By 1998, John T. Bone had directed World's Biggest Gang Bang (1995) and World's Biggest Gang Bang II (1996). That year, he met Houston, a porn star who had appeared in Baywatch and had taken 1997 out to tour as a feature dancer, and suggested that Houston could use a similar stunt as a comeback vehicle. Houston suggested the idea to Metro, a porn company who owned the rights to the first two World's Biggest films, who responded with agreement and a marketing campaign.

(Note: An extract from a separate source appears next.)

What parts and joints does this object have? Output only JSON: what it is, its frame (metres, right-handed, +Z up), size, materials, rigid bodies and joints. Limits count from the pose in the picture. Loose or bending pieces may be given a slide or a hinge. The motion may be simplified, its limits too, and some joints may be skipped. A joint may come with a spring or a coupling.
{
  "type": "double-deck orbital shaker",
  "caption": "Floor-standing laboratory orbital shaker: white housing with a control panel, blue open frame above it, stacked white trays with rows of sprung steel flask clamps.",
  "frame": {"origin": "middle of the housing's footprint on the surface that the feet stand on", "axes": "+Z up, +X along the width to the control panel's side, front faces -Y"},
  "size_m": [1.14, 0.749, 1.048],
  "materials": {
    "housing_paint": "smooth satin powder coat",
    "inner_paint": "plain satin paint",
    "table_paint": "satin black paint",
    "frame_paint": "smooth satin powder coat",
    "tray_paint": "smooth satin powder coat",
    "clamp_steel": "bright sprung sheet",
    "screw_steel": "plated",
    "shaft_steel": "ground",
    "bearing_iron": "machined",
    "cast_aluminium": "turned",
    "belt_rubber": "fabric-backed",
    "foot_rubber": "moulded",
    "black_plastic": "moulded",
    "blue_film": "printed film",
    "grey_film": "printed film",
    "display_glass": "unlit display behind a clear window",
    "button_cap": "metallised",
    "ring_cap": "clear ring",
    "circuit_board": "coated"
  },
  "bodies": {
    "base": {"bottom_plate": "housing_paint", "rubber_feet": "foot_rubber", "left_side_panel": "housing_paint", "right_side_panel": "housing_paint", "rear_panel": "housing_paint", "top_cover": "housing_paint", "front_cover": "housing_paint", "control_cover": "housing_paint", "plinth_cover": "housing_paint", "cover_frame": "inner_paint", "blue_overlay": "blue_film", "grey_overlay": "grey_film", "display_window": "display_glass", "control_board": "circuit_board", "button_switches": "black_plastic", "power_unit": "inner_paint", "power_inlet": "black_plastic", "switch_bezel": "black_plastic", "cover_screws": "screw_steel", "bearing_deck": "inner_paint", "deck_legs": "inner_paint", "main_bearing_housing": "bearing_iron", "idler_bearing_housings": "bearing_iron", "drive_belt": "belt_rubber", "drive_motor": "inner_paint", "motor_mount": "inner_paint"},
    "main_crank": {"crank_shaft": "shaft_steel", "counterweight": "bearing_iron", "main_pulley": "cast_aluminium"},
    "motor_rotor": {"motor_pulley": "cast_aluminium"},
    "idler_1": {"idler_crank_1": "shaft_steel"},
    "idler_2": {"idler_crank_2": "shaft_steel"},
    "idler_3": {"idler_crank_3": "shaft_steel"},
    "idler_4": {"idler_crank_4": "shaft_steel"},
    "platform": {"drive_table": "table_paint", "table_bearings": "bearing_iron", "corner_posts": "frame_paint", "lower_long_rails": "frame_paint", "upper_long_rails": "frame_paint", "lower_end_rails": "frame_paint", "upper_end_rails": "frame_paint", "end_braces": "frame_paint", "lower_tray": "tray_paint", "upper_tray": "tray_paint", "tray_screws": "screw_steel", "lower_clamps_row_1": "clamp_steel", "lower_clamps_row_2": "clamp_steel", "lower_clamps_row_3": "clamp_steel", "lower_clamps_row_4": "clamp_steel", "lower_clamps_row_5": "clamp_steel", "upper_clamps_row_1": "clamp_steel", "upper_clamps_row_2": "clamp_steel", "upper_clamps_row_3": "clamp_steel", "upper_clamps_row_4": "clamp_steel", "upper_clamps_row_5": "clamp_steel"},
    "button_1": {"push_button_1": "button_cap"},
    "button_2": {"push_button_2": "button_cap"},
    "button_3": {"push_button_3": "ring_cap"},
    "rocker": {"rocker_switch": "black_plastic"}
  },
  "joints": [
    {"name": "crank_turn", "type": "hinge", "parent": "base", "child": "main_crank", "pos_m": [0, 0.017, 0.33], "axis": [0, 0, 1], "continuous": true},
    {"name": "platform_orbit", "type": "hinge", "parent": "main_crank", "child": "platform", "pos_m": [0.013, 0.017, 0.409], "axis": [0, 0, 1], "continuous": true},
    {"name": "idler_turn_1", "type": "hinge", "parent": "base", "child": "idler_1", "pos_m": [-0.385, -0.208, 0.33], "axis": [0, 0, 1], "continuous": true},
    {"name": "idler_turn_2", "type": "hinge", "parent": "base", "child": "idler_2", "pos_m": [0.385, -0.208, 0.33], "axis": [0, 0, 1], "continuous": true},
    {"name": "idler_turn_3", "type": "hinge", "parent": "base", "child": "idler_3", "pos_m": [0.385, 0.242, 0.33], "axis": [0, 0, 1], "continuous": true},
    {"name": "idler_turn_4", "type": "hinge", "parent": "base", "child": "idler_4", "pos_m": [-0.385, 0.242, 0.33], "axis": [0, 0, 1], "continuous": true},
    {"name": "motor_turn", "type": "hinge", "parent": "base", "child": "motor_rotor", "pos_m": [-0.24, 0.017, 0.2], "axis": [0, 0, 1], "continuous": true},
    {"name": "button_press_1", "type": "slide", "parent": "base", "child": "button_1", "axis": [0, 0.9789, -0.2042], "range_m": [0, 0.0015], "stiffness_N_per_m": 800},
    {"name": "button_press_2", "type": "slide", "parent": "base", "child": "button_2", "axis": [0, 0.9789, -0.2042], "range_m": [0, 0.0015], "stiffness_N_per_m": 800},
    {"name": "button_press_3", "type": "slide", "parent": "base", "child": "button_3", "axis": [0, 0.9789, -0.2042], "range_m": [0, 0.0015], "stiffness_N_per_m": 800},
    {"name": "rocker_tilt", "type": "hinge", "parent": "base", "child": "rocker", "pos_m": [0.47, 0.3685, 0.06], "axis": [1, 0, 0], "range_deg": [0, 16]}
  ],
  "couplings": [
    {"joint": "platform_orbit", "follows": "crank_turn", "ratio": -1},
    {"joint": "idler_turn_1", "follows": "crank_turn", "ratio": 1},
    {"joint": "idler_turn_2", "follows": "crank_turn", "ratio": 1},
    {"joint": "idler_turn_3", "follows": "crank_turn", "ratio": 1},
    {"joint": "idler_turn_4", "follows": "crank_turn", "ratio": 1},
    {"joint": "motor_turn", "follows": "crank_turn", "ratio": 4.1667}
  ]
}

The event took place on February 6, 1999. Houston stated in a press conference that the event was "not about sex" but "just a freak show". The film was broadcast live, though 4,000 people trying to log on at once crashed the server and a rebroadcast was scheduled for February 13. At the time of the event, the gangbang record was 551 and was held by Spontaneous Xtasy. The Houston 500, as it was initially known, was presented by Ron Jeremy and directed by Greg Alves. Filming took place in a soundstage in Canoga Park, Los Angeles. The participants, who had travelled from all over North America included Misty Rain and Jeremy himself, who had previously declined to take part. Camera crews were present from Metro, the Playboy Channel, and for French TV, and ten fluffers including Laurie Holmes were hired to maintain erections. Counting was perfunctory, with the rolling counter behind the set rising by twos and fours. Houston went for lunch at "300", was awarded a two-tiered, black-and-silver trophy at "500", and raised the target to 600 and then to 620 as she felt bad for those who were waiting.

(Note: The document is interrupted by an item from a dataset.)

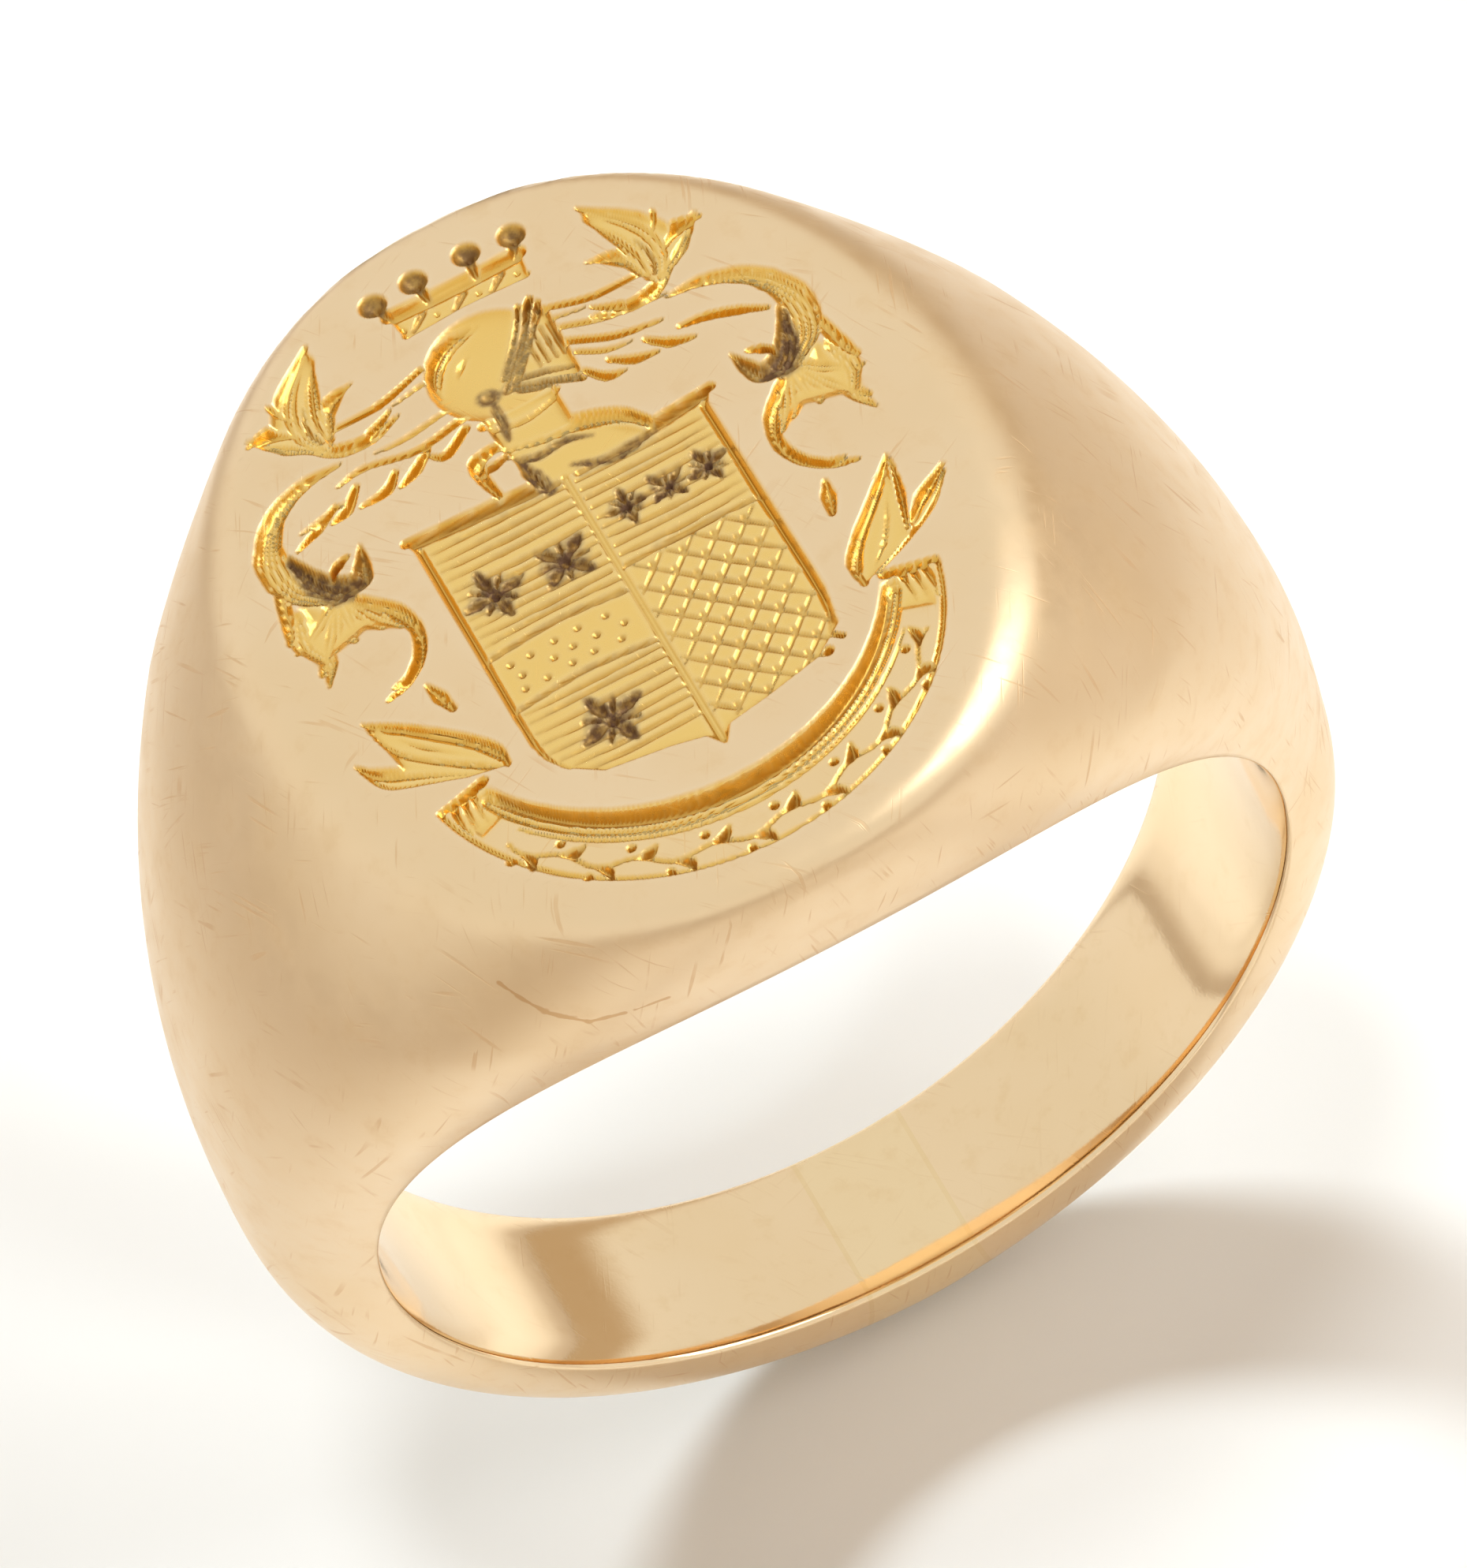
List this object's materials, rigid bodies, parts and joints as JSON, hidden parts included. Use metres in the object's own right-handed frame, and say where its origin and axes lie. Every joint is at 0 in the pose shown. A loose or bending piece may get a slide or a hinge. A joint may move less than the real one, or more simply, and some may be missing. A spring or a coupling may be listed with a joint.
{
  "type": "signet ring",
  "caption": "Oval gold signet ring with an intaglio crest on a flat table, tapering shoulders and a rounded shank with a soldered sizing piece.",
  "frame": {"origin": "middle of the finger hole, on the hole's axis and halfway across the ring", "axes": "+Z out of the engraved table, +Y along the finger hole towards the crest's top, +X to the crest's right"},
  "size_m": [0.023, 0.0178, 0.0249],
  "materials": {
    "satin_gold": "satin yellow gold, worn, with fine scratches; polished inside the hole",
    "insert_gold": "polished yellow gold, a slightly paler alloy",
    "gold_solder": "gold solder, filed flush, pin-holed inside the hole"
  },
  "bodies": {
    "root": {"signet_head": "satin_gold", "shank_left": "satin_gold", "shank_right": "satin_gold", "sizing_insert": "insert_gold", "head_seam_left": "gold_solder", "head_seam_right": "gold_solder", "insert_seam_left": "gold_solder", "insert_seam_right": "gold_solder"}
  },
  "joints": []
}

Shortly after filming, she underwent a labiaplasty and said she would auction off the remnants. She stated in August 2000 that she had enjoyed the day as she "was able to be with my fans and have the same personality all day long for ten hours and get fucked". Her 620 total was beaten in October 1999 by Candy Apples, who had sex 742 times. The film won the 2000 AVN Award for being the "Top Selling Release of the Year" of 1999.